** START DATASET CONTENT **
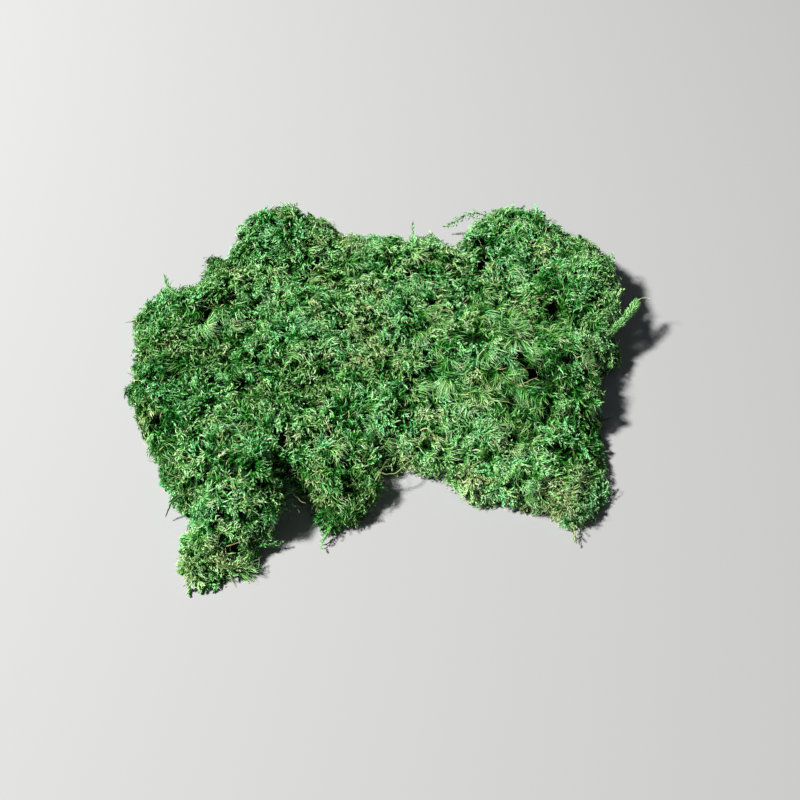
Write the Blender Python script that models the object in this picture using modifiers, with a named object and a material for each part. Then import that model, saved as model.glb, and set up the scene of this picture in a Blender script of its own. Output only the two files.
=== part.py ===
"""Moss clump: one torn mat of green moss, lying flat, with the sprigs and bare stems that stand clear of it.

The mat is modelled as it grows: a felt of old stems in the middle, soft cushions on it, and tufts of
shoots crowding every cushion and fringing the rim. They are fused into one closed body that reaches the
leaf tips. Sprigs and stems are plants of their own, and each sits in a socket in the mat.
Lengths are in metres, +X is right, +Y is away from the viewer and +Z is up.
"""

import math
import random

import bmesh
import bpy
from mathutils import Matrix, Vector
from mathutils.bvhtree import BVHTree

MM = 0.001

# The felt of old stems that everything grows from, as layers: inset from the leaf tips, bottom and top
FELT = {
    "felt_base": (8 * MM, -4 * MM, 9 * MM),
    "felt_middle": (12 * MM, 4 * MM, 15 * MM),
    "felt_top": (19 * MM, 10 * MM, 19.5 * MM),
}

# Tufts of shoots, as blunt spindles
TUFT_WIDTH = 13 * MM
TUFT_LENGTH = 20 * MM
TUFT_PITCH = 14 * MM
TUFT_STAND = (0.12, 0.36)  # the share of a tuft that stands out of its cushion
RIM_TUFT_PITCH = 11 * MM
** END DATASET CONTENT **
Copy out the whole listing exactly as written.

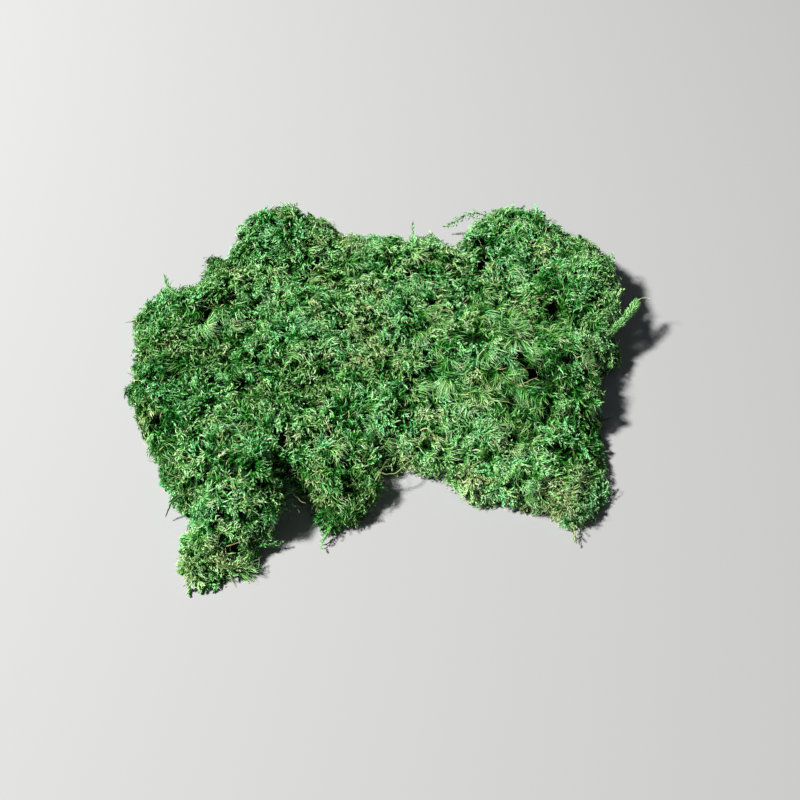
Write the Blender Python script that models the object in this picture using modifiers, with a named object and a material for each part. Then import that model, saved as model.glb, and set up the scene of this picture in a Blender script of its own. Output only the two files.
=== part.py ===
"""Moss clump: one torn mat of green moss, lying flat, with the sprigs and bare stems that stand clear of it.

The mat is modelled as it grows: a felt of old stems in the middle, soft cushions on it, and tufts of
shoots crowding every cushion and fringing the rim. They are fused into one closed body that reaches the
leaf tips. Sprigs and stems are plants of their own, and each sits in a socket in the mat.
Lengths are in metres, +X is right, +Y is away from the viewer and +Z is up.
"""

import math
import random

import bmesh
import bpy
from mathutils import Matrix, Vector
from mathutils.bvhtree import BVHTree

MM = 0.001

# The felt of old stems that everything grows from, as layers: inset from the leaf tips, bottom and top
FELT = {
    "felt_base": (8 * MM, -4 * MM, 9 * MM),
    "felt_middle": (12 * MM, 4 * MM, 15 * MM),
    "felt_top": (19 * MM, 10 * MM, 19.5 * MM),
}

# Tufts of shoots, as blunt spindles
TUFT_WIDTH = 13 * MM
TUFT_LENGTH = 20 * MM
TUFT_PITCH = 14 * MM
TUFT_STAND = (0.12, 0.36)  # the share of a tuft that stands out of its cushion
RIM_TUFT_PITCH = 11 * MM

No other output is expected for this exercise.